---------- RAW DATA
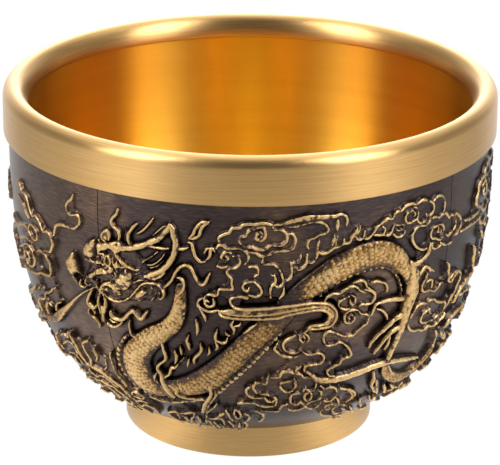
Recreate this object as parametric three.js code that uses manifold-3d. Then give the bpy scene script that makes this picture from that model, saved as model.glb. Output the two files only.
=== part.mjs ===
// Brass tea cup with a cast relief outside: a spun inner bowl, four cast relief quarters joined edge to edge
// round it, a turned rim ring that caps both, and a turned foot ring closed by a base disc.
// Millimetres, +Z up. The origin is the centre of the foot's underside, and -Y is the front.
import * as THREE from 'three';
import { mergeVertices } from 'three/addons/utils/BufferGeometryUtils.js';
import Module from 'manifold-3d';

// Driving sizes of the whole cup
const CUP_HEIGHT = 50.4;
const RIM_RADIUS = 35;
const FOOT_RADIUS = 17.9;
const FOOT_HEIGHT = 4.5;

// The rim ring: a plain band under a full round lip, proud of the casting below it
const BAND_HEIGHT = 6.65;
const BAND_STEP = 0.75;
const BAND_EDGE_CHAMFER = 0.25;
const LIP_INNER_FACE = 1.55;
const LIP_OVERHANG = 0.06;

// The relief quarters: the casting's plain ground is a superellipse from the mouth down to the foot
const FULLNESS_DOWN = 2.4;
const FULLNESS_OUT = 3.27;
const SHELL_WALL = 1.2;
const QUARTER_NAMES = ['relief_quarter_front', 'relief_quarter_right', 'relief_quarter_back', 'relief_quarter_left'];
const FRONT_QUARTER_TURN = THREE.MathUtils.degToRad(8.5);
const JOINT_GAP = 0.3;

// The relief's main forms. Places are [a, t]: a is the way round from the front, measured at RELIEF_RADIUS, and t
// is the way up the casting's face from the foot. A roll's station adds its half width and its height.
const RELIEF_RADIUS = 34;
const PLATE_HEIGHT = 0.8;
const RELIEF_ROOT = 0.6;
const RIM_CLEARANCE = 0.05;
const ROLL_SECTION = [[-1, 0], [-0.85, 0.7], [-0.4, 0.96], [0.4, 0.96], [0.85, 0.7], [1, 0]];
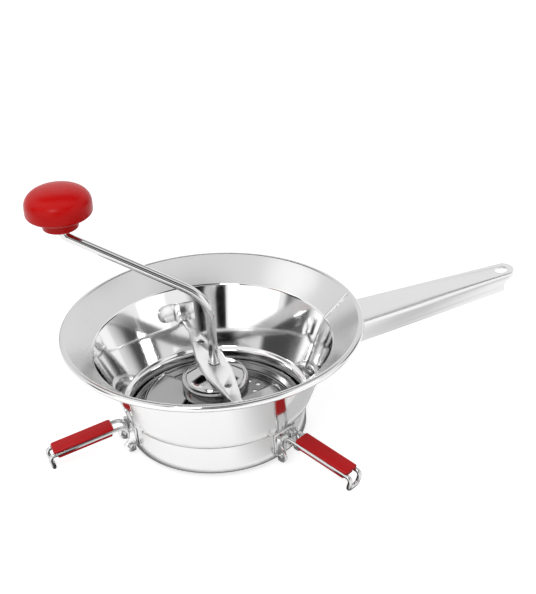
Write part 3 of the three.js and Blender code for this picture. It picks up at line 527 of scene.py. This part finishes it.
--------------------
## WRITTEN EXERCISE
All of the data must be returned exactly.

## TASK RESULT
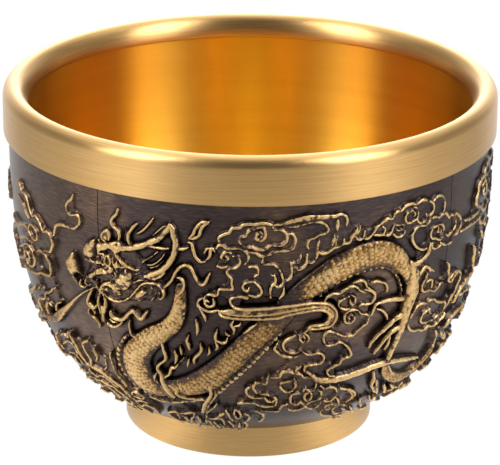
Recreate this object as parametric three.js code that uses manifold-3d. Then give the bpy scene script that makes this picture from that model, saved as model.glb. Output the two files only.
=== part.mjs ===
// Brass tea cup with a cast relief outside: a spun inner bowl, four cast relief quarters joined edge to edge
// round it, a turned rim ring that caps both, and a turned foot ring closed by a base disc.
// Millimetres, +Z up. The origin is the centre of the foot's underside, and -Y is the front.
import * as THREE from 'three';
import { mergeVertices } from 'three/addons/utils/BufferGeometryUtils.js';
import Module from 'manifold-3d';

// Driving sizes of the whole cup
const CUP_HEIGHT = 50.4;
const RIM_RADIUS = 35;
const FOOT_RADIUS = 17.9;
const FOOT_HEIGHT = 4.5;

// The rim ring: a plain band under a full round lip, proud of the casting below it
const BAND_HEIGHT = 6.65;
const BAND_STEP = 0.75;
const BAND_EDGE_CHAMFER = 0.25;
const LIP_INNER_FACE = 1.55;
const LIP_OVERHANG = 0.06;

// The relief quarters: the casting's plain ground is a superellipse from the mouth down to the foot
const FULLNESS_DOWN = 2.4;
const FULLNESS_OUT = 3.27;
const SHELL_WALL = 1.2;
const QUARTER_NAMES = ['relief_quarter_front', 'relief_quarter_right', 'relief_quarter_back', 'relief_quarter_left'];
const FRONT_QUARTER_TURN = THREE.MathUtils.degToRad(8.5);
const JOINT_GAP = 0.3;

// The relief's main forms. Places are [a, t]: a is the way round from the front, measured at RELIEF_RADIUS, and t
// is the way up the casting's face from the foot. A roll's station adds its half width and its height.
const RELIEF_RADIUS = 34;
const PLATE_HEIGHT = 0.8;
const RELIEF_ROOT = 0.6;
const RIM_CLEARANCE = 0.05;
const ROLL_SECTION = [[-1, 0], [-0.85, 0.7], [-0.4, 0.96], [0.4, 0.96], [0.85, 0.7], [1, 0]];
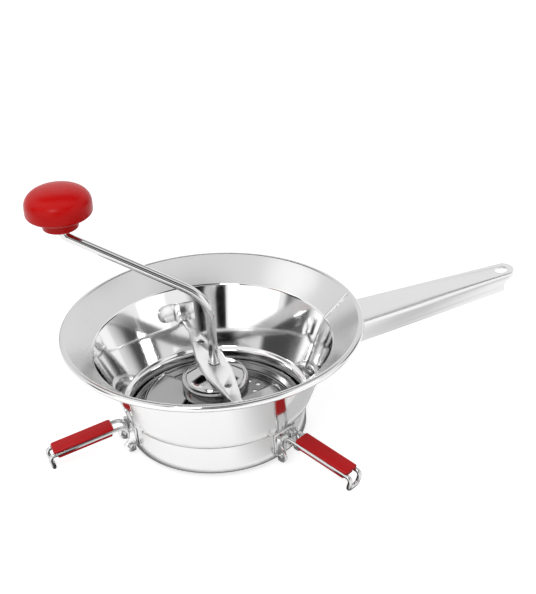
Write part 3 of the three.js and Blender code for this picture. It picks up at line 527 of scene.py. This part finishes it.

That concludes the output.